Pat was a very tall man, almost too tall to be a fighter pilot, standing 6’4”.
He weighed 185 pounds had had reddish-blond hair and blue eyes.
He was a very happy man----always laughing or smiling.
He had a great sense of humor and was quite a tease.
Needless to say that he loved people and the more the merrier.

Pat enjoyed hunting, fishing, camping, and shooting skeet.
He had dabbled in bow hunting, scuba diving and motorcycling. He played the guitar and liked to make up songs about places that had been or things that had seen.
His tours in SEA gave him a treasure trove of lyrics. He liked all kinds of music but country western was definitely his favorite.

Pat was married to his college sweetheart in 1964, and never had children.

He liked youngsters of all ages and had done some youth group work such as being an instructor for the Junior Rifle Club on various AF bases.
He was also very fond of animals and even liked cats. He most treasured pet was a golden retriever named Rebel and called Reb.
The dog went wherever Pat went including the stag bar at the Officers’ Club.

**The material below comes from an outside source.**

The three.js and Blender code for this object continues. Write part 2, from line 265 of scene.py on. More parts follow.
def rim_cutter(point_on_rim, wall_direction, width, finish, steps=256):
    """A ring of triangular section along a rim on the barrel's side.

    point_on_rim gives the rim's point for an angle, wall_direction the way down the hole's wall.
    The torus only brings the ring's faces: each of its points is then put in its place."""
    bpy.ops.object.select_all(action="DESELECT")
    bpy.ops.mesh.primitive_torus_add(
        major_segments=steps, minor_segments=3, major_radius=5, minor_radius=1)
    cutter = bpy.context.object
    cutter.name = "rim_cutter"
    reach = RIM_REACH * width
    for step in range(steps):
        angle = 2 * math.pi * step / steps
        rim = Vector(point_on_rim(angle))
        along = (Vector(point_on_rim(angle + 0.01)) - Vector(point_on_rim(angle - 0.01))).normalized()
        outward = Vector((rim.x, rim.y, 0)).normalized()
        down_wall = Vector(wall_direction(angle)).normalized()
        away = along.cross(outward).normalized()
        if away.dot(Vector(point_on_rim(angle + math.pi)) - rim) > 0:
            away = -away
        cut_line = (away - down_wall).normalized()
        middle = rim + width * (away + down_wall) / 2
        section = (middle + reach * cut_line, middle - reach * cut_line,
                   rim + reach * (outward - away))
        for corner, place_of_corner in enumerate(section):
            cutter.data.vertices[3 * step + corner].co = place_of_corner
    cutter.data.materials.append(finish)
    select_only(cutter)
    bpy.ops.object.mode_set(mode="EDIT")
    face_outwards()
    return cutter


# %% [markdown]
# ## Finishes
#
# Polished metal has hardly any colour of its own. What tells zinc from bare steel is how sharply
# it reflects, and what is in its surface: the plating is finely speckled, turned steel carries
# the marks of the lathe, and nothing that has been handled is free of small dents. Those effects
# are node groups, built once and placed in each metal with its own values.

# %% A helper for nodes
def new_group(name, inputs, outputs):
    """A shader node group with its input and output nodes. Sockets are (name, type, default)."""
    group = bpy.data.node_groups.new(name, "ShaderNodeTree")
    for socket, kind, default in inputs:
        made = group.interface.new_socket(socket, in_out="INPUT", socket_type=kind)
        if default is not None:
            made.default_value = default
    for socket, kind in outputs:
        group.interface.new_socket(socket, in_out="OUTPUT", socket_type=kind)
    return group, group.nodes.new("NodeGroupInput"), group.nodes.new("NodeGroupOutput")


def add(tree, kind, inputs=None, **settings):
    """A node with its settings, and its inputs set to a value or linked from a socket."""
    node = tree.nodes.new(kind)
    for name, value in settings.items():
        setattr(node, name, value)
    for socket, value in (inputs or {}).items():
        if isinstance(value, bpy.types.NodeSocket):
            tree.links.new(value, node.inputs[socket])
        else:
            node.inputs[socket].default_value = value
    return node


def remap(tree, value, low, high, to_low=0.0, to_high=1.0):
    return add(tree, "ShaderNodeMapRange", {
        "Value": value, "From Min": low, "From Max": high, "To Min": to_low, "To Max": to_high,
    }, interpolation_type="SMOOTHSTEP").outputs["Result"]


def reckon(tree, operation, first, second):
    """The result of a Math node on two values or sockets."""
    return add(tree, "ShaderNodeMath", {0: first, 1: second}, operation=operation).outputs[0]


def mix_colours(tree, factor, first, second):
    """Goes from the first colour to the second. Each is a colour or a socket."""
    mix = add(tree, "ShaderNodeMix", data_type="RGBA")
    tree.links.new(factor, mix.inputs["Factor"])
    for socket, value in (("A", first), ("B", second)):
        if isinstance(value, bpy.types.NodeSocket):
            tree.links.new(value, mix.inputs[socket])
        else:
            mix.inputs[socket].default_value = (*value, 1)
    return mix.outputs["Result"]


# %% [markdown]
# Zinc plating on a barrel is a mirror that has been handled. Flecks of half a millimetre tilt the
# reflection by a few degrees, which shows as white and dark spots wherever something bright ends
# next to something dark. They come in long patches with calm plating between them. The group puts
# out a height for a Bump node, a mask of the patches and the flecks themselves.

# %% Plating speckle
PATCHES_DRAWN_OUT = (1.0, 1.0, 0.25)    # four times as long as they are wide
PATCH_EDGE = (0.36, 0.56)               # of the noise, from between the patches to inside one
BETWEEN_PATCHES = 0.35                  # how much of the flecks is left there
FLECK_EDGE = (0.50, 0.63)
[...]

A presumptive finding of death was issued on Pat by the DOD in June of 1978, based on the fact that it couldn’t be shown that he was alive.
The government continues to use some search and recovery personnel in Southeast Asia to repatriate the remains of lost individuals.
In the mid 1990s, the family was notified that a crash site in Laos would be excavated and the air craft was believed to be one of possible three lost in that area.
It turned out to be a fourth aircraft that was not known to have been in that area.
This gave two families an unexpected closure.

To this date there has been no further information that would help solve his disappearance.

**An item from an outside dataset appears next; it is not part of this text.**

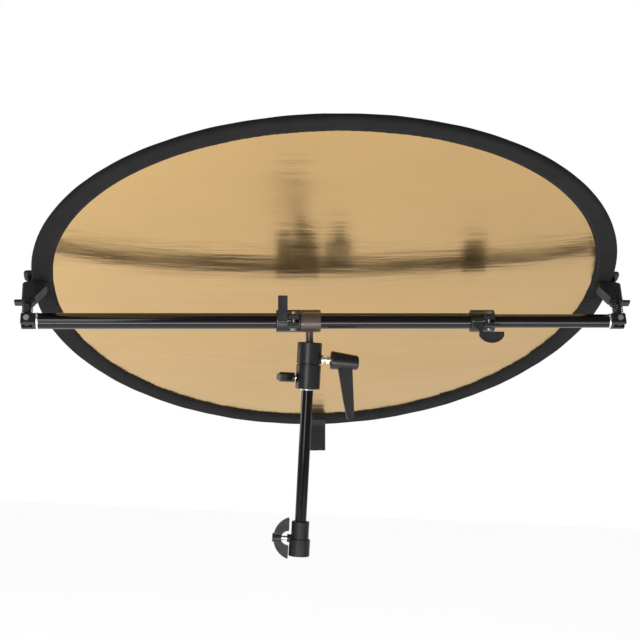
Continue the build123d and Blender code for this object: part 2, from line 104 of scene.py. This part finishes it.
LAP_HALF = 16 * MM


# ================ mesh helpers ================
def add_mesh(name, vertices, faces, material, smooth=True):
    mesh = bpy.data.meshes.new(name)
    mesh.from_pydata([tuple(v) for v in vertices], [], faces)
    mesh.validate()
    mesh.update()
    mesh.polygons.foreach_set("use_smooth", [smooth] * len(mesh.polygons))
    mesh.materials.append(material)
    piece = bpy.data.objects.new(name, mesh)
    bpy.context.scene.collection.objects.link(piece)
    return piece


def grid_faces(rows, columns, wrap_rows=False, wrap_columns=False):
    """Quads of a grid whose vertices are stored row by row."""
    faces = []
    for i in range(rows if wrap_rows else rows - 1):
        for j in range(columns if wrap_columns else columns - 1):
            a, b = i * columns + j, i * columns + (j + 1) % columns
            c, d = ((i + 1) % rows) * columns + (j + 1) % columns, ((i + 1) % rows) * columns + j
            faces.append((a, b, c, d))
    return faces


def on_film(x, v, w=0.0):
    """Point on the film, bent by the clips and sagging, and w off it along the gold side's normal."""
    bend = BOW * (1 - (x / FILM_R) ** 2) - TILT * v / FILM_R
    sag = SAG * (1 - ((x * x + v * v) / FILM_R**2) ** 2)
    return DISC_FRAME @ Vector((x, v, bend + sag + w))


def on_rim(angle, r, w=0.0):
    """Point of the bent rim, which keeps its edge's height across its width and is drawn in at the clips."""
    bend = BOW * math.sin(angle) ** 2 - TILT * math.sin(angle)
    r -= CLIP_DRAW * math.exp(-((math.sin(angle) * RIM_R / DRAWN) ** 2))
    return DISC_FRAME @ Vector((r * math.cos(angle), r * math.sin(angle), bend + w))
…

Pat was a great son, brother, husband, and friend. His family and country meant more to him than can be expressed.
He was extremely patriotic and possessed a very gentle heart.
He was a very good man and had hoped to make the Air Force a career.
The last wish for Pat that his remains could be returned and interned in the soil of the country that he loved so strongly.

The picture above was taken in 1972 just before Pat left for his second SEA tour.